WORK TO DO
Go over the entries below line by line, copying each one that contains the word "caption".

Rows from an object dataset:
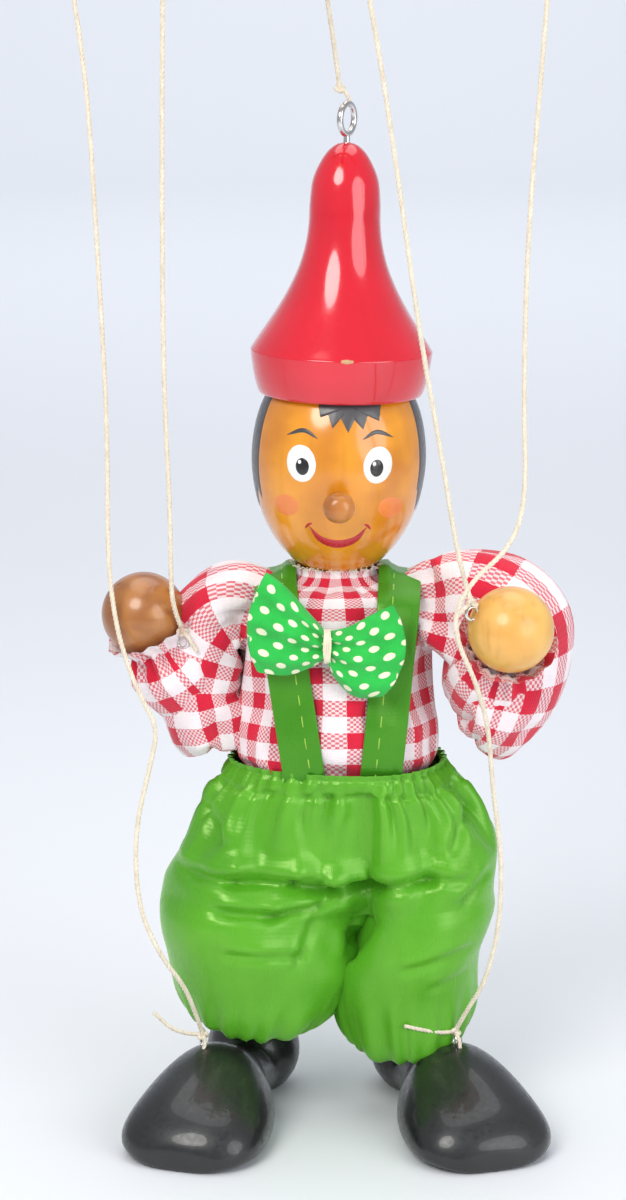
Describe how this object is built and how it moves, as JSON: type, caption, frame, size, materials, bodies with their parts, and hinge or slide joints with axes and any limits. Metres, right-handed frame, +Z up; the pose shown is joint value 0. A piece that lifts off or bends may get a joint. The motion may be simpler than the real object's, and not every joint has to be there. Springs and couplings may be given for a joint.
{
  "type": "marionette puppet",
  "caption": "Wooden string puppet with ball hands, egg head and tall pointed hat, in checked shirt and puffed trousers, hung by strings from a wooden cross control.",
  "frame": {"origin": "middle of the hang hole in the control's main bar", "axes": "+Z up, the puppet faces -Y, +X is its left side"},
  "size_m": [0.1155, 0.0903, 0.296],
  "materials": {
    "head_wood": "amber varnish",
    "bare_wood": "plain turned wood",
    "dark_wood": "dark stained wood",
    "right_hand_wood": "brown varnish",
    "left_hand_wood": "yellow varnish",
    "red_paint": "glossy red enamel on wood",
    "black_paint": "satin black enamel on wood",
    "nickel": "nickel plated wire",
    "gingham": "red and white checked cotton",
    "green_satin": "bright green satin",
    "green_ribbon": "green satin ribbon",
    "dotted_cotton": "green cotton with cream dots",
    "string": "twisted cream cotton",
    "elastic": "white knitted elastic",
    "control_wood": "plain sanded wood"
  },
  "bodies": {
    "torso": {"torso_block": "bare_wood", "shirt_body": "gingham", "limb_pegs": "bare_wood", "shoulder_pins": "nickel", "hip_pins": "nickel", "right_strap": "green_ribbon", "left_strap": "green_ribbon", "bow_tie": "dotted_cotton", "trousers_seat": "green_satin", "waist_elastic": "elastic", "control_main_bar": "control_wood", "control_hand_bar": "control_wood", "control_leg_bar": "control_wood", "control_screws": "nickel", "stopper_knots": "string", "right_hand_string": "string", "left_hand_string": "string", "right_foot_string": "string", "left_foot_string": "string", "head_string": "string"},
    "neck": {"neck_dowel": "dark_wood"},
    "head": {"head": "head_wood", "nod_pin": "nickel", "nose": "dark_wood", "hat": "red_paint", "hat_screw_eye": "nickel"},
    "right_upper_arm": {"right_upper_arm": "bare_wood", "right_elbow_pin": "nickel", "right_upper_sleeve": "gingham"},
    "right_forearm": {"right_forearm": "bare_wood", "right_hand": "right_hand_wood", "right_hand_eye": "nickel", "right_lower_sleeve": "gingham"},
    "left_upper_arm": {"left_upper_arm": "bare_wood", "left_elbow_pin": "nickel", "left_upper_sleeve": "gingham"},
    "left_forearm": {"left_forearm": "bare_wood", "left_hand": "left_hand_wood", "left_hand_eye": "nickel", "left_lower_sleeve": "gingham"},
    "right_thigh": {"right_thigh": "bare_wood", "right_knee_pin": "nickel", "right_trouser_upper": "green_satin"},
    "right_shin": {"right_shin": "bare_wood", "right_ankle_pin": "nickel", "right_trouser_lower": "green_satin"},
    "right_shoe": {"right_shoe": "black_paint", "right_shoe_eye": "nickel"},
    "left_thigh": {"left_thigh": "bare_wood", "left_knee_pin": "nickel", "left_trouser_upper": "green_satin"},
    "left_shin": {"left_shin": "bare_wood", "left_ankle_pin": "nickel", "left_trouser_lower": "green_satin"},
    "left_shoe": {"left_shoe": "black_paint", "left_shoe_eye": "nickel"}
  },
  "joints": [
    {"name": "neck_turn", "type": "hinge", "parent": "torso", "child": "neck", "pos_m": [-0.00302, -0.01795, -0.1545], "axis": [0, 0, 1], "range_deg": [-35, 35]},
    {"name": "head_nod", "type": "hinge", "parent": "neck", "child": "head", "pos_m": [-0.00302, -0.01795, -0.1545], "axis": [0.9997, 0, -0.0227], "range_deg": [-10, 10], "stiffness_Nm_per_rad": 0.06},
    {"name": "right_shoulder", "type": "hinge", "parent": "torso", "child": "right_upper_arm", "pos_m": [-0.02802, -0.01795, -0.1635], "axis": [-0.1951, 0.9542, 0.2266], "range_deg": [0, 75], "deforming": ["right_upper_sleeve", "right_hand_string"]},
    {"name": "right_elbow", "type": "hinge", "parent": "right_upper_arm", "child": "right_forearm", "pos_m": [-0.03202, -0.01295, -0.188], "axis": [-0.1951, 0.9542, 0.2266], "range_deg": [-30, 0], "deforming": ["right_lower_sleeve"]},
    {"name": "left_shoulder", "type": "hinge", "parent": "torso", "child": "left_upper_arm", "pos_m": [0.02198, -0.01795, -0.1635], "axis": [-0.7927, -0.466, -0.3932], "range_deg": [0, 75], "deforming": ["left_upper_sleeve", "left_hand_string"]},
    {"name": "left_elbow", "type": "hinge", "parent": "left_upper_arm", "child": "left_forearm", "pos_m": [0.03348, -0.01895, -0.1855], "axis": [-0.7927, -0.466, -0.3932], "range_deg": [-30, 0], "deforming": ["left_lower_sleeve"]},
    {"name": "right_hip", "type": "hinge", "parent": "torso", "child": "right_thigh", "pos_m": [-0.01702, -0.01595, -0.2115], "axis": [-0.9935, 0.0621, 0.0955], "range_deg": [0, 40], "deforming": ["right_trouser_upper", "right_foot_string", "trousers_seat"]},
    {"name": "right_knee", "type": "hinge", "parent": "right_thigh", "child": "right_shin", "pos_m": [-0.02002, -0.02395, -0.2375], "axis": [-0.9935, 0.0621, 0.0955], "range_deg": [-80, 0], "deforming": ["right_trouser_lower"]},
    {"name": "right_ankle", "type": "hinge", "parent": "right_shin", "child": "right_shoe", "pos_m": [-0.02202, -0.01595, -0.2635], "axis": [-0.9935, 0.0621, 0.0955], "range_deg": [0, 40]},
    {"name": "left_hip", "type": "hinge", "parent": "torso", "child": "left_thigh", "pos_m": [0.01098, -0.01595, -0.2115], "axis": [-0.9935, -0.0621, -0.0955], "range_deg": [0, 40], "deforming": ["left_trouser_upper", "left_foot_string"]},
    {"name": "left_knee", "type": "hinge", "parent": "left_thigh", "child": "left_shin", "pos_m": [0.01398, -0.02395, -0.2375], "axis": [-0.9935, -0.0621, -0.0955], "range_deg": [-80, 0], "deforming": ["left_trouser_lower"]},
    {"name": "left_ankle", "type": "hinge", "parent": "left_shin", "child": "left_shoe", "pos_m": [0.01598, -0.01595, -0.2635], "axis": [-0.9935, -0.0621, -0.0955], "range_deg": [0, 40]}
  ],
  "couplings": [
    {"joint": "right_elbow", "follows": "right_shoulder", "ratio": -0.4},
    {"joint": "left_elbow", "follows": "left_shoulder", "ratio": -0.4},
    {"joint": "right_knee", "follows": "right_hip", "ratio": -2},
    {"joint": "right_ankle", "follows": "right_hip", "ratio": 1},
    {"joint": "left_knee", "follows": "left_hip", "ratio": -2},
    {"joint": "left_ankle", "follows": "left_hip", "ratio": 1}
  ]
}
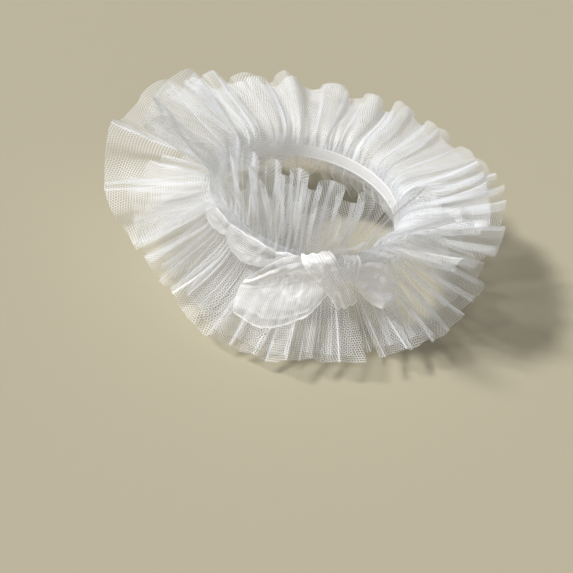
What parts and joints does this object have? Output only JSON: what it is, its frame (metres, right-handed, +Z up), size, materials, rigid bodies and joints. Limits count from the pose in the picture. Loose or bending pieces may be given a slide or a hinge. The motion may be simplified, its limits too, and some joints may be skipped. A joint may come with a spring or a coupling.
{
  "type": "ruff collar",
  "caption": "Stand-away neck ruff of gathered net ruffles above and below a seam, with a puffed ribbon over the seam and a tied bow at the front.",
  "frame": {"origin": "centre of the neck ring in the plane of the gathered seam", "axes": "+Z up along the neck, the wearer faces -Y, +X is the wearer's left"},
  "size_m": [0.2767, 0.256, 0.1348],
  "materials": {
    "neck_ribbon": "matt woven ribbon",
    "upper_ruffle_inner": "stiff hexagonal net",
    "upper_ruffle_outer": "stiff hexagonal net",
    "lower_ruffle_inner": "stiff hexagonal net",
    "lower_ruffle_outer": "stiff hexagonal net",
    "ruched_cover": "sheer ribbon",
    "bow_knot": "sheer ribbon",
    "bow_loop_left": "sheer ribbon",
    "bow_loop_right": "sheer ribbon",
    "bow_tail": "sheer ribbon"
  },
  "bodies": {
    "root": {"neck_ribbon": "neck_ribbon", "upper_ruffle_inner": "upper_ruffle_inner", "upper_ruffle_outer": "upper_ruffle_outer", "lower_ruffle_inner": "lower_ruffle_inner", "lower_ruffle_outer": "lower_ruffle_outer", "ruched_cover": "ruched_cover", "bow_knot": "bow_knot", "bow_loop_left": "bow_loop_left", "bow_loop_right": "bow_loop_right", "bow_tail": "bow_tail"}
  },
  "joints": []
}
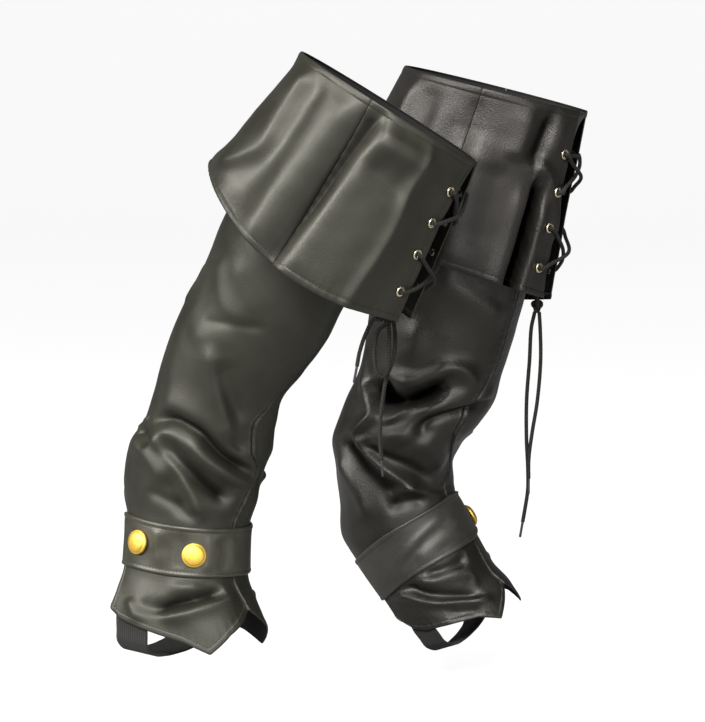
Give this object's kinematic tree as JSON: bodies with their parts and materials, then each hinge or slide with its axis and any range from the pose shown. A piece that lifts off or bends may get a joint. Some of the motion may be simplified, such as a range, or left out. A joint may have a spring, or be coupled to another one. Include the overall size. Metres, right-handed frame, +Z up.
{
  "type": "pair of boot covers",
  "caption": "Black faux-leather pirate boot covers with folded laced cuffs, buttoned ankle straps and under-arch stirrups, shown worn in a walking pose",
  "frame": {"origin": "centre of the right cover's top edge, just below the wearer's right knee", "axes": "+X is the walking direction, +Y is the wearer's left, +Z is up"},
  "size_m": [0.4349, 0.4006, 0.5701],
  "materials": {
    "shaft_leather": "semi-gloss black faux leather",
    "cuff_leather": "semi-gloss black faux leather",
    "strap_leather": "semi-gloss black faux leather",
    "elastic": "woven black elastic",
    "lace_cord": "woven black cord",
    "lace_tip": "smooth black",
    "pale_gold": "polished pale gold plate",
    "antique_gold": "domed antique gold"
  },
  "bodies": {
    "root": {"right_shaft_outer": "shaft_leather", "right_shaft_inner": "shaft_leather", "right_cuff_outer": "cuff_leather", "right_cuff_inner": "cuff_leather", "right_cuff_back": "cuff_leather", "right_strap": "strap_leather", "right_button_1": "antique_gold", "right_button_2": "antique_gold", "right_eyelet_outer_1": "pale_gold", "right_eyelet_outer_2": "pale_gold", "right_eyelet_outer_3": "pale_gold", "right_eyelet_outer_4": "pale_gold", "right_eyelet_inner_1": "pale_gold", "right_eyelet_inner_2": "pale_gold", "right_eyelet_inner_3": "pale_gold", "right_eyelet_inner_4": "pale_gold", "right_knot": "lace_cord", "right_lace": "lace_cord", "right_lace_loop": "lace_cord", "right_lace_long_end": "lace_cord", "right_lace_long_tip": "lace_tip", "right_lace_short_end": "lace_cord", "right_lace_short_tip": "lace_tip", "right_stirrup": "elastic", "left_shaft_outer": "shaft_leather", "left_shaft_inner": "shaft_leather", "left_cuff_outer": "cuff_leather", "left_cuff_inner": "cuff_leather", "left_cuff_back": "cuff_leather", "left_strap": "strap_leather", "left_button_1": "antique_gold", "left_button_2": "antique_gold", "left_eyelet_outer_1": "pale_gold", "left_eyelet_outer_2": "pale_gold", "left_eyelet_outer_3": "pale_gold", "left_eyelet_outer_4": "pale_gold", "left_eyelet_inner_1": "pale_gold", "left_eyelet_inner_2": "pale_gold", "left_eyelet_inner_3": "pale_gold", "left_eyelet_inner_4": "pale_gold", "left_knot": "lace_cord", "left_lace": "lace_cord", "left_lace_long_end": "lace_cord", "left_lace_long_tip": "lace_tip", "left_lace_short_end": "lace_cord", "left_lace_short_tip": "lace_tip", "left_stirrup": "elastic"}
  },
  "joints": []
}
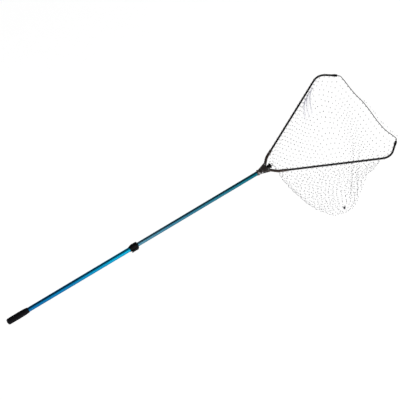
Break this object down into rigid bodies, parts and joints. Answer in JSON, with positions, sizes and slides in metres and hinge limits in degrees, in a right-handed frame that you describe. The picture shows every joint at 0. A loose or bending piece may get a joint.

RESULT BELOW
Describe how this object is built and how it moves, as JSON: type, caption, frame, size, materials, bodies with their parts, and hinge or slide joints with axes and any limits. Metres, right-handed frame, +Z up; the pose shown is joint value 0. A piece that lifts off or bends may get a joint. The motion may be simpler than the real object's, and not every joint has to be there. Springs and couplings may be given for a joint.
  "caption": "Wooden string puppet with ball hands, egg head and tall pointed hat, in checked shirt and puffed trousers, hung by strings from a wooden cross control.",
  "caption": "Stand-away neck ruff of gathered net ruffles above and below a seam, with a puffed ribbon over the seam and a tied bow at the front.",
  "caption": "Black faux-leather pirate boot covers with folded laced cuffs, buttoned ankle straps and under-arch stirrups, shown worn in a walking pose",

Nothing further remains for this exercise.